— To do —
From the line containing "const pot = makePot();" through the line containing "before = set(bpy.data.objects)", retype each line exactly; include both end lines and nothing beyond them.

— Data lines —

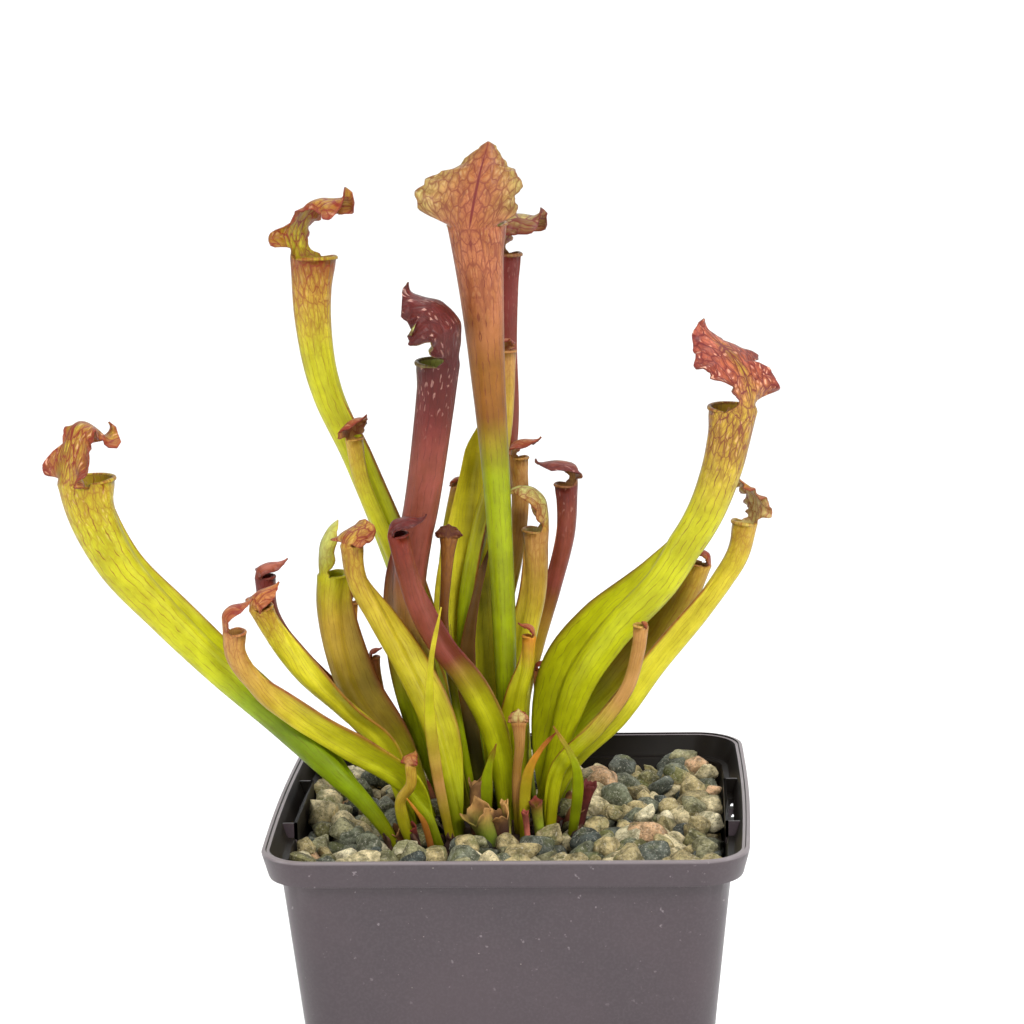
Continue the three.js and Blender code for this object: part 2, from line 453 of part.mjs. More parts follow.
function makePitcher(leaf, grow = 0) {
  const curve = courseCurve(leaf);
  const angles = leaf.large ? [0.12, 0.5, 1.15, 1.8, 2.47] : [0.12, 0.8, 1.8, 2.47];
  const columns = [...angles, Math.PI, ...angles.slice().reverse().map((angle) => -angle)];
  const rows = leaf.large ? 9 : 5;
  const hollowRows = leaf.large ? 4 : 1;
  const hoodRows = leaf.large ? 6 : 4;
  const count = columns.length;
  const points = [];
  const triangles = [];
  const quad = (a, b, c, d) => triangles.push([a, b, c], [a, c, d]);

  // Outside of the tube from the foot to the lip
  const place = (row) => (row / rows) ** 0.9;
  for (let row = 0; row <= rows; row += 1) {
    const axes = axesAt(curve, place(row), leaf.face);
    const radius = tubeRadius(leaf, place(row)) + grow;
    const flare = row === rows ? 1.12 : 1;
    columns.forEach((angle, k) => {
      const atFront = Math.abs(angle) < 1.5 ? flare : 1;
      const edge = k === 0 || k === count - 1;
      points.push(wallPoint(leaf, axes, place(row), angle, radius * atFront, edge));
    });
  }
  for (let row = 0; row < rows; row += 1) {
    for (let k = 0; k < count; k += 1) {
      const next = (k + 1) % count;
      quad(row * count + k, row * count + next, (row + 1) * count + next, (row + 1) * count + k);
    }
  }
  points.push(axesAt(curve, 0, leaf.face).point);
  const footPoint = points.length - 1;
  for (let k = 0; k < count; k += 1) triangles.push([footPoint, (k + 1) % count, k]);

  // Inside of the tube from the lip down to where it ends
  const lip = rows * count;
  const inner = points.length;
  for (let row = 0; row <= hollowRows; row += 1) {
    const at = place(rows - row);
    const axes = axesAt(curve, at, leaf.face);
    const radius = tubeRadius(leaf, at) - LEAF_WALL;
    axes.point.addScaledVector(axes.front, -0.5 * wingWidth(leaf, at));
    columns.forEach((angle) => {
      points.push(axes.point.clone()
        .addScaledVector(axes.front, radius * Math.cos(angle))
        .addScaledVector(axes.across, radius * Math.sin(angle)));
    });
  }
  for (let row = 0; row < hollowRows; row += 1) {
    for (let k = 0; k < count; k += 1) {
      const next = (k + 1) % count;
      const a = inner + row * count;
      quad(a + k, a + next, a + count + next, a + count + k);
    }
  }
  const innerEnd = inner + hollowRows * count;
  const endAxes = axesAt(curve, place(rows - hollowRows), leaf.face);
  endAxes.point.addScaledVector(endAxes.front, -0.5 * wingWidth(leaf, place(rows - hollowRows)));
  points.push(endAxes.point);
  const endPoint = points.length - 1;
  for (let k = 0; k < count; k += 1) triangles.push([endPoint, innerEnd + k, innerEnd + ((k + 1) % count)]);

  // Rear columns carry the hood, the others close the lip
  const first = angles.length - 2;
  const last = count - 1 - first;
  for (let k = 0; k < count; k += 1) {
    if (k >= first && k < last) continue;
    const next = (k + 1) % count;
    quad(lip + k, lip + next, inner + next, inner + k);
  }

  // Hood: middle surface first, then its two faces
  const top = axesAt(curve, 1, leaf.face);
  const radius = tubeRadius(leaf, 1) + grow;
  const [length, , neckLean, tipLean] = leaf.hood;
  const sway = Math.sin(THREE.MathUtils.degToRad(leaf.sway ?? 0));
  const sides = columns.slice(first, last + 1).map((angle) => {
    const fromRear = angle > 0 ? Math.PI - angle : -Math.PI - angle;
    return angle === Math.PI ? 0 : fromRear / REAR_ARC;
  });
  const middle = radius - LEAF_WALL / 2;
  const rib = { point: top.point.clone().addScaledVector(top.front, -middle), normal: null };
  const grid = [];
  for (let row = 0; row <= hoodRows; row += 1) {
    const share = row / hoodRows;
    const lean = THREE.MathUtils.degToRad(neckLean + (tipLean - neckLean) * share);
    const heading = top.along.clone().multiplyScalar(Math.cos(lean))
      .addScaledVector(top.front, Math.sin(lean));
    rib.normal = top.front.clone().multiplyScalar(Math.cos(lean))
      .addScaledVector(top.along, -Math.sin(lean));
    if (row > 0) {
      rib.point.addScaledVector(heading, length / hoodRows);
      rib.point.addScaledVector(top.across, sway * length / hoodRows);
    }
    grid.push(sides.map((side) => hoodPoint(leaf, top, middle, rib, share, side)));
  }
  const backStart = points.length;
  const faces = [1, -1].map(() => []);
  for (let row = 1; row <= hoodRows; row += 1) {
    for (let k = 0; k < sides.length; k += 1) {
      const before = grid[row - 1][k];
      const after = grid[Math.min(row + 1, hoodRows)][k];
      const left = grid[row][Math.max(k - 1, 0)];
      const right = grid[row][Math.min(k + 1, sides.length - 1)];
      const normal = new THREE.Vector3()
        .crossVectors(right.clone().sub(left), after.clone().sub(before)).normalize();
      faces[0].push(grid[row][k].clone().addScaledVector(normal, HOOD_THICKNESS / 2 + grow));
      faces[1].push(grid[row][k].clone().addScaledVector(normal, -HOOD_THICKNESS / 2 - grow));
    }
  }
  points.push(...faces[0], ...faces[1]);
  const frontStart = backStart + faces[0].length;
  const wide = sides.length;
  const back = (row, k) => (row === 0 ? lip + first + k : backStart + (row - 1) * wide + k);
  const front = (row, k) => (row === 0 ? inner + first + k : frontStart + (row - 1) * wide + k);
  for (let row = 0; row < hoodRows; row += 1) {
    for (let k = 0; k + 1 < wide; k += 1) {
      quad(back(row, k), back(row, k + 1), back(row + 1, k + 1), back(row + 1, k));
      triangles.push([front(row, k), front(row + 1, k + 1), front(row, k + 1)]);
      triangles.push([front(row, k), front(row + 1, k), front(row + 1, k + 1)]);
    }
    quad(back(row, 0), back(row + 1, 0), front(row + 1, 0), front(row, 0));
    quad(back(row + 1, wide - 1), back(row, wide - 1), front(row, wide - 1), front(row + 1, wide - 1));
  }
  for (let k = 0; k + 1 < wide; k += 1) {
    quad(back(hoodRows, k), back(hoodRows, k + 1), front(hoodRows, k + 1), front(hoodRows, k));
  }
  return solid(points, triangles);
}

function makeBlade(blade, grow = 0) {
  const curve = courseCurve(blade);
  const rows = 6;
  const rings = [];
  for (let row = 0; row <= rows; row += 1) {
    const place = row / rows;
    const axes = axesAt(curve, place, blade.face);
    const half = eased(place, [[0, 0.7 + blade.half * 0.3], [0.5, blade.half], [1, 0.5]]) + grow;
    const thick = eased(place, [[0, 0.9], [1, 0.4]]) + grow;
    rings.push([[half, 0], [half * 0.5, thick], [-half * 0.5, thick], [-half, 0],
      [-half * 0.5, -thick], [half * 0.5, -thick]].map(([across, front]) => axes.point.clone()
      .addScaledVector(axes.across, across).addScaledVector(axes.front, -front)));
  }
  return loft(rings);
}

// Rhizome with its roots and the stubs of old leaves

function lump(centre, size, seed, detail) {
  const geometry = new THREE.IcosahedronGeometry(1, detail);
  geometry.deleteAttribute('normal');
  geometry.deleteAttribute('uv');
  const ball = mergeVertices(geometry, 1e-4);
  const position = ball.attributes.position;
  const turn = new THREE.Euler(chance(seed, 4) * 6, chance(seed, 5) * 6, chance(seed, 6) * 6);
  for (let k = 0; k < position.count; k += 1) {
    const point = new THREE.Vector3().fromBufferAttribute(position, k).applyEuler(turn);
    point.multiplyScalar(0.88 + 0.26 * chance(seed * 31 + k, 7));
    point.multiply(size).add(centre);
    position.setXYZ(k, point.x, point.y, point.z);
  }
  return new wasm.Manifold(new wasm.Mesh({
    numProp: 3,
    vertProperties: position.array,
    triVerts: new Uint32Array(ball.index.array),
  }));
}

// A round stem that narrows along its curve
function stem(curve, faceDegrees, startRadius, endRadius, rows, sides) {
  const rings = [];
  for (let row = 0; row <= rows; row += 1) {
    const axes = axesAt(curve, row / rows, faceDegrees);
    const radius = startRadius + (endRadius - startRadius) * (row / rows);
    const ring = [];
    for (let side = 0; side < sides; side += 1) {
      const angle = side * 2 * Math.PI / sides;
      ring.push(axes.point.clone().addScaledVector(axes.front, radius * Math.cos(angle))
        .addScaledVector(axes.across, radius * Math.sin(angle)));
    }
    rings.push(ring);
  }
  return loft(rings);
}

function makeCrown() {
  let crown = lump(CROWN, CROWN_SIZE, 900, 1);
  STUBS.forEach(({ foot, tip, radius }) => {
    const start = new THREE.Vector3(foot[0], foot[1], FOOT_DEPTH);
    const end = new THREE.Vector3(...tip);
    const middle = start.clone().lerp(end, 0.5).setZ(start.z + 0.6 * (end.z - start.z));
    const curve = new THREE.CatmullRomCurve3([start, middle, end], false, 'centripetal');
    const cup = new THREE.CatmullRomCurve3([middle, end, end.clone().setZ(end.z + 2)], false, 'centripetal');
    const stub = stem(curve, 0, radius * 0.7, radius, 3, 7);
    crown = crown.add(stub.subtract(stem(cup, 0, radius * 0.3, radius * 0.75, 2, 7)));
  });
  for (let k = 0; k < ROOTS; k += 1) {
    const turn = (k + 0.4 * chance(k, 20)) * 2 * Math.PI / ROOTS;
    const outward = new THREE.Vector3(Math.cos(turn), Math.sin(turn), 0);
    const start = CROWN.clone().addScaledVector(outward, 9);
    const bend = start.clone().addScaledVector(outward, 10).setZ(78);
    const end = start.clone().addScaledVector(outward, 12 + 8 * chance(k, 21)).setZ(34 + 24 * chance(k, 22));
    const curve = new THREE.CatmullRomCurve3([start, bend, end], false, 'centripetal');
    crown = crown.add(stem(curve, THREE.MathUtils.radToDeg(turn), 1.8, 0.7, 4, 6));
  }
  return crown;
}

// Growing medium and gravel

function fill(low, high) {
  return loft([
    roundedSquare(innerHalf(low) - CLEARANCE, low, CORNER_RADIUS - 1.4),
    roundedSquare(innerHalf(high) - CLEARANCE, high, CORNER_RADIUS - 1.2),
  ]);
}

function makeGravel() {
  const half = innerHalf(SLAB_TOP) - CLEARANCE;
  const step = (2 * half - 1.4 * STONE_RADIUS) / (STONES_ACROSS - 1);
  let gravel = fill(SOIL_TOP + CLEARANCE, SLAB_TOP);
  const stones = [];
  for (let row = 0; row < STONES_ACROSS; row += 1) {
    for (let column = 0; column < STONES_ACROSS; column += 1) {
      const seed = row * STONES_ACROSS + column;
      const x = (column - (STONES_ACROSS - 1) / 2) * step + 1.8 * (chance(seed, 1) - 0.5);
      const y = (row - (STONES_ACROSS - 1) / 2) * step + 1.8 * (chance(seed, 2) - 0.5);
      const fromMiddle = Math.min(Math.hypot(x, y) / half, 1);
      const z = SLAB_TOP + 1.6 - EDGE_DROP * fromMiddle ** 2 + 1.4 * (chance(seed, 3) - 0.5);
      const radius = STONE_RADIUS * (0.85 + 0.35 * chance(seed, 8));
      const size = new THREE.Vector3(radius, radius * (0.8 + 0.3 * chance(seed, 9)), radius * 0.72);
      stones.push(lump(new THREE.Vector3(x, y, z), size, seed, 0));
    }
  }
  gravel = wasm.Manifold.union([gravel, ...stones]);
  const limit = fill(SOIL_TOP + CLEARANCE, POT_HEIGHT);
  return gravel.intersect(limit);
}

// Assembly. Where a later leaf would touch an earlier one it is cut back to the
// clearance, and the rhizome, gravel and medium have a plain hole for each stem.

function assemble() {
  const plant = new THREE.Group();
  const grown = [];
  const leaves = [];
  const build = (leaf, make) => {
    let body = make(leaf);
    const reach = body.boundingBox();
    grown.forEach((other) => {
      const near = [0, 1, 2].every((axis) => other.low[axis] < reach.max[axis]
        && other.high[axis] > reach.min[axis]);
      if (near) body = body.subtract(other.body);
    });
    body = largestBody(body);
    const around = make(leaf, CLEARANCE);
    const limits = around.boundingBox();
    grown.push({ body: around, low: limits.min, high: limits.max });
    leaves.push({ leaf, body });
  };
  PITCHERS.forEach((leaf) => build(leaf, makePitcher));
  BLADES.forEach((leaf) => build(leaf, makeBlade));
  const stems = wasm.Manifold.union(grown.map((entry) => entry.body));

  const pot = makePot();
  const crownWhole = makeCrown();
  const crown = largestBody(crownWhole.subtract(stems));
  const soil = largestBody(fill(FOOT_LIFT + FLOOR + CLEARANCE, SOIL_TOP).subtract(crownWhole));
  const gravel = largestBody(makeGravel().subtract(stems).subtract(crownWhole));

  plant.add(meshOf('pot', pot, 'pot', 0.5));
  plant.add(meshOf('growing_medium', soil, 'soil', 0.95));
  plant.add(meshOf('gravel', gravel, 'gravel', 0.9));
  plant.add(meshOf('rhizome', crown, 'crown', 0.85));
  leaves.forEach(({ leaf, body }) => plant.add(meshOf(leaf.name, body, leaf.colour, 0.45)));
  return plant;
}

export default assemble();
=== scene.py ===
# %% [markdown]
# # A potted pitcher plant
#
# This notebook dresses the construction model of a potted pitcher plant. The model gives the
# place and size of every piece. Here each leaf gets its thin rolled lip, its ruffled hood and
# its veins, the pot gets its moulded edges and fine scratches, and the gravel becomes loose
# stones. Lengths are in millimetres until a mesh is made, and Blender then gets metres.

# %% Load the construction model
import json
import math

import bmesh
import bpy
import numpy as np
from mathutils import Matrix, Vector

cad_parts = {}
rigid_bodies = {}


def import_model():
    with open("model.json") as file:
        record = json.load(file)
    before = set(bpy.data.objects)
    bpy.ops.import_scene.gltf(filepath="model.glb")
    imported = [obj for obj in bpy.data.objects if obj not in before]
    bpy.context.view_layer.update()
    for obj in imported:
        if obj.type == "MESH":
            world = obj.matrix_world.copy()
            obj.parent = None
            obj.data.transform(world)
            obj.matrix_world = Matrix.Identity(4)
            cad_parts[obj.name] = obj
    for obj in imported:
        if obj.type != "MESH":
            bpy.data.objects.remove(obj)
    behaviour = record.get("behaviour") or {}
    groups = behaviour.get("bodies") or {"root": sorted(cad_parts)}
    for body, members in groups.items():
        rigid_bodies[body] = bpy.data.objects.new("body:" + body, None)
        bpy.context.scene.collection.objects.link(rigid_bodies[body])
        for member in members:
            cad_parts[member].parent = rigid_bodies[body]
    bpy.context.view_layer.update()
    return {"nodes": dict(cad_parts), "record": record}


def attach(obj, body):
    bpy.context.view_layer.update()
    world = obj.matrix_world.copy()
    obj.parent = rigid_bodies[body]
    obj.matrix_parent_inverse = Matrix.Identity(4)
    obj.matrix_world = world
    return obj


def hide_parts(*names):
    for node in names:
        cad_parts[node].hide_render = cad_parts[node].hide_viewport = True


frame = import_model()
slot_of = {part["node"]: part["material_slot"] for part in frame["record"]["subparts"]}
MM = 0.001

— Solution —
  const pot = makePot();
  const crownWhole = makeCrown();
  const crown = largestBody(crownWhole.subtract(stems));
  const soil = largestBody(fill(FOOT_LIFT + FLOOR + CLEARANCE, SOIL_TOP).subtract(crownWhole));
  const gravel = largestBody(makeGravel().subtract(stems).subtract(crownWhole));

  plant.add(meshOf('pot', pot, 'pot', 0.5));
  plant.add(meshOf('growing_medium', soil, 'soil', 0.95));
  plant.add(meshOf('gravel', gravel, 'gravel', 0.9));
  plant.add(meshOf('rhizome', crown, 'crown', 0.85));
  leaves.forEach(({ leaf, body }) => plant.add(meshOf(leaf.name, body, leaf.colour, 0.45)));
  return plant;
}

export default assemble();
=== scene.py ===
# %% [markdown]
# # A potted pitcher plant
#
# This notebook dresses the construction model of a potted pitcher plant. The model gives the
# place and size of every piece. Here each leaf gets its thin rolled lip, its ruffled hood and
# its veins, the pot gets its moulded edges and fine scratches, and the gravel becomes loose
# stones. Lengths are in millimetres until a mesh is made, and Blender then gets metres.

# %% Load the construction model
import json
import math

import bmesh
import bpy
import numpy as np
from mathutils import Matrix, Vector

cad_parts = {}
rigid_bodies = {}


def import_model():
    with open("model.json") as file:
        record = json.load(file)
    before = set(bpy.data.objects)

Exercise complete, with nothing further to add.